Clause 18 does not merely, as the explanatory notes say, call for an “amendment” of the Criminal Code; rather it recommends radical alterations of Section 159(8) of the Code and a resultant massive extension of the range of items that would, under the law, be regarded as obscene. The extension would be in four areas:

  • Items covered by the Code would clearly and explicitly be extended from “publication” to “matter or thing”. While the present wording of section 159 of the Code does include the expression “or other thing whatsoever,” the section obviously was written with published materials in mind. The proposed “amendment” explicitly allows any kind of thing to be obscene.

    This extension may not be as significant as the others. The main threat to freedom of information is the threat to publication—and that threat exists under present obscenity laws. However, it does seem bound to increase the number and variety of obscenity cases and would greatly increase opportunities for harassment of citizens by police, customs officials and others. It does nothing to clarify the concept of obscenity and promises merely to increase disputes and litigation.

  • Features of items which would make them obscene would be extended from “undue exploitation of sex, and crime, horror, cruelty or violence “to” undue exploitation of sex or crime, horror, cruelty or violence—-“. Thus, the latter four would become obscene in their own right, surely opening a Pandora’s box of possible charges and suppression. For example, would so-called “detective” or “mystery” novels represent undue exploitation of crime?

    The proposed amendments to section 159 are introduced as a way “to clarify the meaning of obscenity”. That is an admirable goal, but these proposed extensions have the opposite effect of increasing the range of features to which the vague and essentially contentious concept of “undue exploitation” must be independently applied.

  • The features discussed in (b), above, are presently included in the Code, although their role in defining obscenity would be upgraded. But the amendments also include introduction of an entirely new criterion for obscenity, “undue degradation of the human person.” Presumably this criterion is viewed by the government as different from the other criteria, and not simply as summarizing or catching the essence of obscenity in whatever guise it presents itself.

    Of course no rational person can favour the degradation let alone whatever is “undue degradation” of any person. To degrade someone is by definition to do something one ought to oppose. And no doubt coercing people to engage in sex acts or persuading innocents to participate in such acts does degrade then. It may even be that degradation of people is at the heart of what some of those who favour obscenity laws are concerned with. But “degradation” is at least as vague and ambiguous as “undue exploitation, and used in laws of the kind proposed in the amendments, the degradation clause seems likely only to increase the opportunity for suppression of basic freedoms.

  • The amendments would require that, where children are concerned, any thing which “unduly depicts” or describes a child engaging in any one of a variety of sexual acts would make that thing obscene.

    Indeed, criteria for obscenity as applied to children are to be broadened even further—much further—so that no thing could depict or describe a child even simulating sexual acts or “unduly displaying any portion of his or her body in sexually suggestive manner.”

We hold no brief for child pornography; nor do we decry the motives of the authors of the amendment.
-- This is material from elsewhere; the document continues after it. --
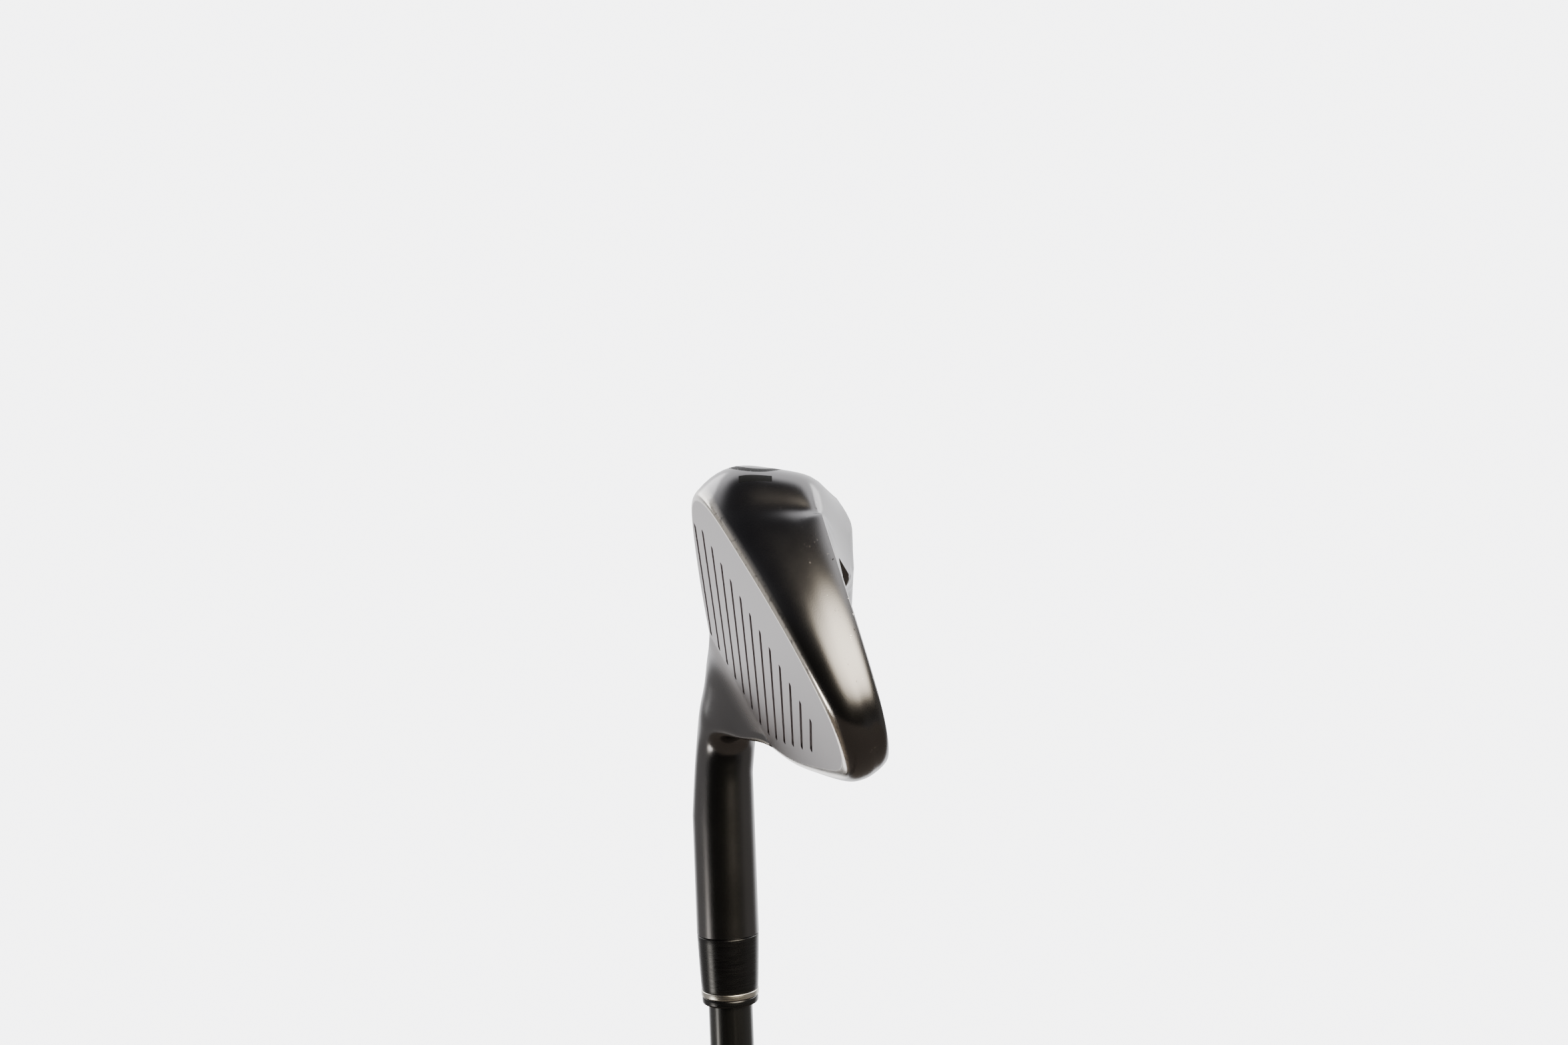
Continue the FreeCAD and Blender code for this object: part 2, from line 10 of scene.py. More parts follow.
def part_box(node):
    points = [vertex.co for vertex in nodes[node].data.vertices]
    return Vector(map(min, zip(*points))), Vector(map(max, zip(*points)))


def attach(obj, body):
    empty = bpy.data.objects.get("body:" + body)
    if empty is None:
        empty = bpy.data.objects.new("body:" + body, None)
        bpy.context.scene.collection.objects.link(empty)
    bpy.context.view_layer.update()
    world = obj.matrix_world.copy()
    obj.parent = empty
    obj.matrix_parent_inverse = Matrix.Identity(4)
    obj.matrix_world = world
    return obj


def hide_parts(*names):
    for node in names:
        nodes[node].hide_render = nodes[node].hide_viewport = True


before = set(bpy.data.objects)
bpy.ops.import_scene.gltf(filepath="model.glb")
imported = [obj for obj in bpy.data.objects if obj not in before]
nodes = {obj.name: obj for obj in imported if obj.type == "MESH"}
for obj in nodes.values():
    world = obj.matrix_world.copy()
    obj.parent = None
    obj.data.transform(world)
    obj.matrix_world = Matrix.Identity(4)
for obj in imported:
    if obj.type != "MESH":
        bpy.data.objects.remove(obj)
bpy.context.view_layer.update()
mm = 0.001
print("frame loaded:", len(nodes), "nodes")


def hexColour(text):
    channels = [int(text[k:k + 2], 16) / 255 for k in (1, 3, 5)]
    linear = [c / 12.92 if c <= 0.04045 else ((c + 0.055) / 1.055) ** 2.4 for c in channels]
    return (*linear, 1.0)


def addNode(tree, kind, settings=None, inputs=None, links=None):
    # one node with its settings, fixed inputs and incoming links; sockets by name or number
    node = tree.nodes.new(kind)
    for key, value in (settings or {}).items():
        setattr(node, key, value)
    for key, value in (inputs or {}).items():
        node.inputs[key].default_value = value
    for key, source in (links or {}).items():
        tree.links.new(source, node.inputs[key])
    return node


def smooth(t):
    t = np.clip(t, 0.0, 1.0)
    return t * t * (3 - 2 * t)


def splineAt(knots, shares):
    # natural cubic spline through the knots, read at shares of its chord length
    points = np.array(knots, float)
    steps = np.linalg.norm(np.diff(points, axis=0), axis=1)
    at = np.r_[0, np.cumsum(steps)] / steps.sum()
    gap = np.diff(at)
    count = len(points)
    left = np.eye(count)
    right = np.zeros_like(points)
    for k in range(1, count - 1):
        left[k, k - 1:k + 2] = gap[k - 1], 2 * (gap[k - 1] + gap[k]), gap[k]
        right[k] = 6 * ((points[k + 1] - points[k]) / gap[k] - (points[k] - points[k - 1]) / gap[k - 1])
    bend = np.linalg.solve(left, right)
    shares = np.clip(np.asarray(shares, float), 0, 1)
    span = np.clip(np.searchsorted(at, shares) - 1, 0, count - 2)
    low, high = (shares - at[span])[:, None], (at[span + 1] - shares)[:, None]
    width = gap[span][:, None]
    return (
        bend[span] * high**3 / (6 * width) + bend[span + 1] * low**3 / (6 * width)
        + (points[span] / width - bend[span] * width / 6) * high
        + (points[span + 1] / width - bend[span + 1] * width / 6) * low
    )


def bezierCorner(start, corner, finish, count):
    t = np.linspace(0, 1, count)[:, None]
    return (1 - t) ** 2 * start + 2 * t * (1 - t) * corner + t**2 * finish


def makePiece(name, points, faces, material, slot, replaced=(), flat=(), marks=None):
    # a mesh in metres with smooth faces, except those listed as flat; marks say where a finish or a painted
    # highlight changes
    mesh = bpy.data.meshes.new(name)
    mesh.from_pydata([tuple(p) for p in points], [], [tuple(f) for f in faces])
    flags = np.ones(len(mesh.polygons), dtype=bool)
    flags[list(flat)] = False
    mesh.polygons.foreach_set("use_smooth", flags)
    for mark, values in (marks or {}).items():
        mesh.attributes.new(mark, "FLOAT", "POINT").data.foreach_set("value", np.asarray(values, np.float32))
    mesh.materials.append(material)
    mesh.update()
    mesh.set_sharp_from_angle(angle=math.radians(42))
    piece = bpy.data.objects.new(name, mesh)
    bpy.context.scene.collection.objects.link(piece)
    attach(piece, "root")
    if replaced:
        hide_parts(*replaced)
    return piece


def turnedMesh(profile, around=128):
    # turns (radius, height) pairs in mm about the shaft axis, low end first on the outside;
    # a closed profile repeats its first pair at the end, an open one has radius 0 at both ends
    closed = np.allclose(profile[0], profile[-1])
    pairs = profile[:-1] if closed else profile
    points, faces, rings = [], [], []
    for radius, height in pairs:
        if radius < 1e-6:
            rings.append([len(points)] * around)
            points.append((0, 0, height * mm))
            continue
        rings.append(list(range(len(points), len(points) + around)))
        for k in range(around):
            turn = 2 * math.pi * k / around
            points.append((radius * mm * math.cos(turn), radius * mm * math.sin(turn), height * mm))
    steps = list(zip(rings, rings[1:] + rings[:1]))
    for low, high in steps if closed else steps[:-1]:
        for k in range(around):
            n = (k + 1) % around
            ring = [low[k], low[n], high[n], high[k]]
            faces.append([v for i, v in enumerate(ring) if v not in ring[:i]])
    return points, faces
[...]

Clearly they believe that by cutting off the publication of such materials, we can eliminate the use of children for such purposes. But the proposals seem misguided in at least two ways.

First, it seems likely that the proposed extensions, with their attendant penalties, could at best reduce such use of children, not eliminate it. But, second, even passing the proposed extensions could eliminate the production of child pornography we must consider the threat these extensions would pose to basic liberties, particularly freedom of expression. The term “depicts” so expands the criteria of obscenity that the amendment would carry the law far beyond protection of children. Under the guise of such protection this and the other extensions endanger all of the arts. That they pose a serious threat to literature seems clear. And the effects on visual and performing arts would be even more severe. Broadening the depiction criterion to include simulated sexual acts and adding the “sexually suggestive” criterion could presumably choke off even such trivial and harmless productions as old Shirley Temple movies. And into the continuing disputes about what counts as obscene would be added disputes about what is to count as “sexually suggestive.” Given the varied social backgrounds and psychological idiosyncrasies of persons, these disputes seem bound to be endless.

Clause 19

The amendments proposed in this clause reveal some of the excessive zeal which was revealed March, 1973 Report on Pornography of the Standing Committee on Justice and Legal Affairs of the House of Commons from which these amendments presumably were derived. The amendment calls for truly draconian punishments to be imposed on producers and purveyors of pornography. And these extreme penalties are to be imposed for “criminal” acts in which the “victims”—those who read or watch obscene materials—are chiefly volunteers. The idea that these acts ought to be classed as criminal derives from a wholly unsubstantiated belief that the citizens who choose to use the materials will thereby be harmed. The suggested punishments are grotesquely excessive.


The adoption of these amendments would make bad law worse. They would effectively misdirect the energies of police and other officials. They would encourage widespread harassment and de facto censorship. Worst of all, they would promote a sustained attack on freedom of expression. They should be rejected.